Besides, not all of us can get ourselves assigned to glamour units like the Texas Air National Guard in order to avoid wartime service.
Oh wait, he just joined for the college money.
Believe it or not, some of us join out of a sense of public service. I had scholarships and parent's money coming out my wazoo when I signed up, I've never collected on my college benefits and don't plan to do so, and it wasn't even a distant consideration when I joined. I don't believe I was alone in this, nor do I believe it was a dumb choice. At no point in this man's testimony did this man state that he joined "for the college money." This particular talking point that keeps getting brought up is null and void.
As wrong as the war in Iraq was/is it has to be said: don't sign up for the military if you think you are going to get to exercise your own free will.
The only sure things in life are death and taxes. In an "all volunteer" army, you do have some free will. You are not a slave in a free society, military member or not. As an officer though, this man should have resigned his commission out of protest, which has been the classical way to handle this, not wait until deployment time...this is where he screwed up.
That being said, there are a few tricks that are being pulled right now that I became a victim of personally and I'm sure many others have. It's called "Stop Loss", aka, the "Back door draft". My voluntary contract ran out in 2002, but I was kept in for another 18 months against my will. If I had allowed them to promote me, I would have been involuntarily extended for life (to the 20 year mark). Now, after 3 years of being out, my parents back in the US have recieved notice that I am to report again. I did nearly 9 years already, but I only volunteered for 7 of them. I will happily go back though when Jenna Bush goes in uniform.

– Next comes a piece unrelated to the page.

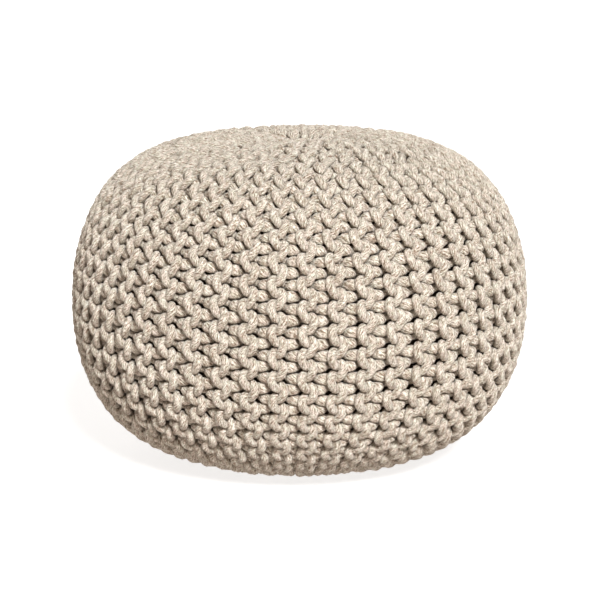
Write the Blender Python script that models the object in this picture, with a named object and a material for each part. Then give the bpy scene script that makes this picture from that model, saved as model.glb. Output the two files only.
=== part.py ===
"""Knitted pouf: a round floor cushion in thick cotton cord, knitted sideways so that
its ridges run from the gathered top centre to the gathered bottom centre.

One piece: the cover and its filling are one closed solid. Metres, +Z up. The origin
is the middle of the footprint, on the surface that the pouf stands on.
"""

import math

import bmesh
import bpy
from mathutils import Vector

# ---- driving sizes (metres) -------------------------------------------------
OUTER_RADIUS = 0.250  # over the crests of the ridges, at the widest level
HEIGHT = 0.354  # base to the highest part of the crown
WIDEST_LEVEL = 0.168  # height of the widest level above the base
BASE_SINK = 0.004  # how much of the round underside the filling's weight flattens

# ---- fullness of the turned outline -----------------------------------------
# radius = OUTER_RADIUS * (1 - |t|**square) ** (1 / full), t from 0 at the widest
# level to 1 at the pole; a larger "full" gives fatter shoulders.
CROWN = {"square": 2.15, "full": 3.70}
UNDERSIDE = {"square": 2.10, "full": 3.55}

# ---- knit --------------------------------------------------------------------
RIDGES = 52  # ridges of the garter stitch, counted around the widest level
RIDGE_DEPTH = 0.0040  # crest of a ridge to the bottom of the valley beside it
RIDGE_FADE = {"gone_at": 0.035, "whole_at": 0.120}  # radius, towards either pole

# ---- gathers -------------------------------------------------------------------
TOP_GATHER = {"width": 0.034, "depth": 0.0075, "offset_x": 0.009}
LEAN = {"whole_at": 0.060, "gone_at": 0.170}  # radius over which the gather's offset fades
PLEATS = 13  # soft pleats that the drawn stitches make around the top centre
PLEAT_DEPTH = 0.0016
PLEAT_BAND = {"middle": 0.052, "width": 0.024}

# ---- hand-filled unevenness: lobes around, lobes up, size, phase --------------
UNEVEN = (
    {"around": 2, "up": 1, "size": 0.0006, "phase": 1.6},
    {"around": 3, "up": 2, "size": 0.0004, "phase": 2.1},
    {"around": 5, "up": 1, "size": 0.0004, "phase": 4.0},
)

# ---- mesh ----------------------------------------------------------------------
PER_RIDGE = 2  # a crest and a valley
RINGS = 29  # levels from the base's edge to the top gather


def raw_outline(level):
    """Radius of the turned outline at a level, -1 (underside pole) to 1 (crown pole)."""
    shape = CROWN if level >= 0 else UNDERSIDE
    return (1.0 - min(abs(level), 1.0) ** shape["square"]) ** (1.0 / shape["full"])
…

I still can't figure out what the hate is for. If you are in the military, are you jealous that he is doing what you didn't have the balls to do? Do you not realize that his actions have a minute chance of saving the life of a fellow soldier by underscoring and bringing to light the BS reasons why we are there and went there in the first place and putting on political pressure to end it? Of 150,000 troops or so, he certainly won't be missed by not being there, especially as a grunt LT. Of those without the balls to sign up yourselves, I can't even begin to imagine the problem...because you feel that he is defying an extension of your own power? That he won't be a good tool and go kill bad brown people? Do you feel so strongly about American Empire that this man is such an affront to what you hold dear about your superiority or manhood? Do you believe that by throwing enough American lives into the meat grinder that it will make everything better in a war against people that you only know by 15 second blurbs on FoxNews?
I digress, bottom line is this man is doing what he feels is right and may sacrifice up to 6 years of his life for it. There's all kinds of ways to game the system if you don't want to go to war out of cowardice, but he didn't choose any path like that. If you can't respect that, what can you respect?
PS
Um news flash, they kinda did have them. Oh wait thats right, the news didnt want you to know that so therefore you dont.

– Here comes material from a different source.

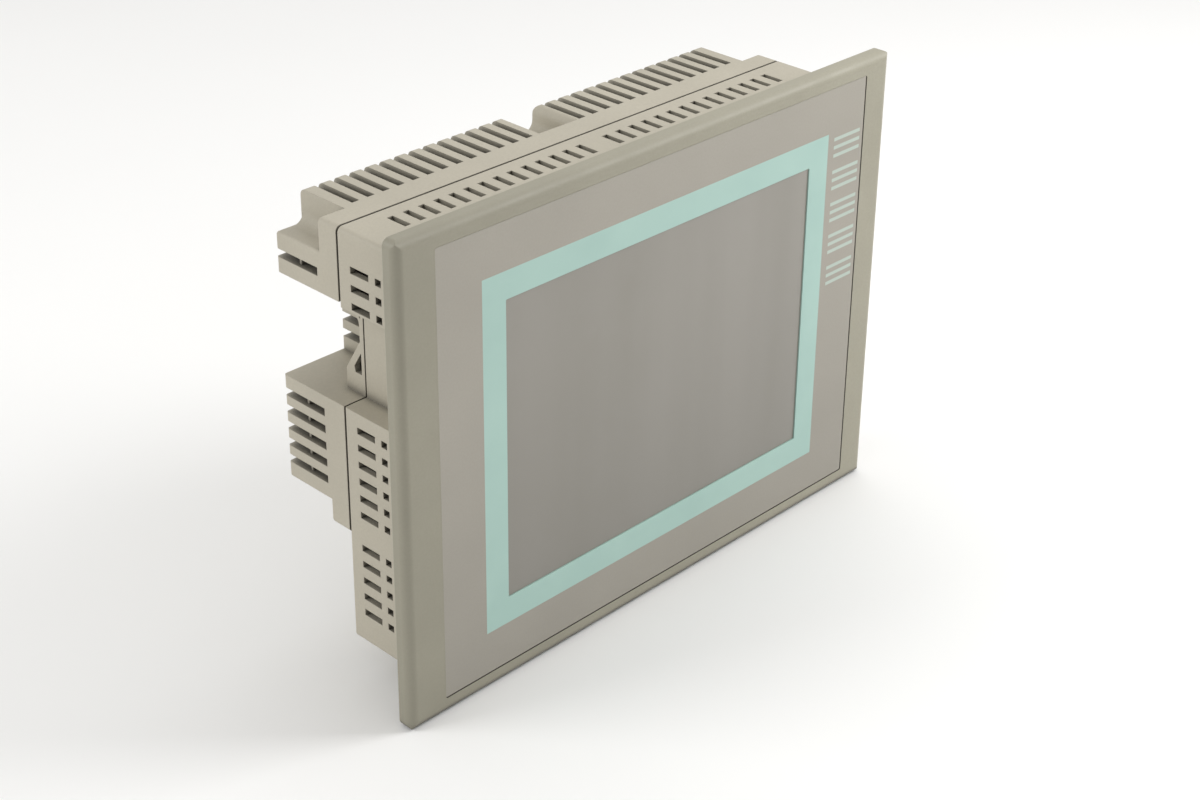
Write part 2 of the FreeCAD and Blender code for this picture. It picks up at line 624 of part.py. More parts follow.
# ---- openings in the rear cover for the connectors ----------------------------------------

POWER_W = 17.0
POWER_Y = (44.4, 53.6)
SERIAL_W = 31.4
SERIAL_D = 13.0
SERIAL_Y = 52.0
ETHERNET_W = 16.0
ETHERNET_D = 13.4
USB_W = 14.4
USB_D = 7.0
PORT_Y0 = 44.2
DIP_W = 4 * DIP_PITCH + 1.6
DIP_D = 6.2


def port_window(x, width, y0, y1):
    """The hole in the cover's lower wall for one connector."""
    gap = 0.3
    z0, z1 = DEEP_BOTTOM - 2, DEEP_BOTTOM + WALL + 2
    return box(x - width / 2 - gap, x + width / 2 + gap, y0 - gap, y1 + gap, z0, z1)


def connector_windows():
    windows = [
        port_window(POWER_X, POWER_W, POWER_Y[0], POWER_Y[1]),
        port_window(SERIAL_X, SERIAL_W, SERIAL_Y - SERIAL_D / 2, SERIAL_Y + SERIAL_D / 2),
        port_window(ETHERNET_X, ETHERNET_W, PORT_Y0, PORT_Y0 + ETHERNET_D),
        port_window(DIP_X, DIP_W, PORT_Y0, PORT_Y0 + DIP_D),
    ]
    windows += [port_window(x, USB_W, PORT_Y0, PORT_Y0 + USB_D) for x in USB_XS]
    card_z = CARD_W / 2 + CARD_GAP
    card_y = CARD_T / 2 + CARD_GAP
    windows.append(box(HALF_W - WALL - 1, HALF_W + 1, CARD_Y - card_y, CARD_Y + card_y,
                       CARD_Z - card_z, CARD_Z + card_z))
    return windows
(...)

Just because a single neo-con Senate member (Santorum) wishes it were true and said so on Fox, doesn't make it true. His wonderful memo he wrote up himself was more or less total fantasy magically produced but failed to rally his electorate last election year (poor guy lost his seat). If it was, I'm sure Tony Snow would be singing it from the WH podium and rafters. From 97 to 99 I was personally on the large team that made the real assessments (one every two years) as a translator, and believe me, we were thorough. In 2002, Saddam gave inspectors carte blanche to go running around and served up a completely unedited 10,000 page doc of the disposition of everything he had weapons related. There were no suprises on that report, nor were there any omissions. We did find a small cache of rusty artillery shells, which could theoretically be chemically armed leftover from the early 80's Iran-Iraq War, as well as a single shell that had definitely buried from before '87 containing a trace of Sarin, but nearly all of the 8 shells never had been filled and no traces of chemical existed in any but the one. Nothing on the scale that would justify going to war over, and all evidence points to a simple hasty and failed disposal, not storage or intention to ever use them again.

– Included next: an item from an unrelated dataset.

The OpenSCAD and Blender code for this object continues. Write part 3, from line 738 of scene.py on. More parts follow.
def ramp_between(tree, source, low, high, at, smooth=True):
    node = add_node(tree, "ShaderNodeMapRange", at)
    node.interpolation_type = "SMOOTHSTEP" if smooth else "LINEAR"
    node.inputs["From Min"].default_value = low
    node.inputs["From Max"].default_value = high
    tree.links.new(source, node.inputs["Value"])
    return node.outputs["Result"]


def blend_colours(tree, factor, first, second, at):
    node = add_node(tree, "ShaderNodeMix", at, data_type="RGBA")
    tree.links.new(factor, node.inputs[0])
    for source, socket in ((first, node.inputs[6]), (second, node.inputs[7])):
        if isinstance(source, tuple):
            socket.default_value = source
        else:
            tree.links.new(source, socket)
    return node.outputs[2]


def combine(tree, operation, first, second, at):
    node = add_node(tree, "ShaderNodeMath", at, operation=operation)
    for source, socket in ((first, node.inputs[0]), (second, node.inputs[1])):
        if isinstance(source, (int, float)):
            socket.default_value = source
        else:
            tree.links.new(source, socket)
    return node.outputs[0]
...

And personally, Deeznuts, I'll let you in on a little secret...your chain of command will LIE to you. They have done so in the past, and they will again. For military expediency it happens for good or bad, whatever it takes to motivate you. When I was deployed I just finally gave up trying to explain reality to my soldiers, as what they believed from the unit rumor mill and what was put out in briefings and what I actually saw come through on the computers for intel assessments in the G/S-2 were nearly always two different things. I'm not saying it was right or wrong, but it does lead to some pretty fucked up mentalities and some dangerously silly judgment errors ("Noooo, don't shoot the sheep, they really aren't strapping bombs!")
Last edited by GorillaTicTacs (2007-01-05 03:47:35)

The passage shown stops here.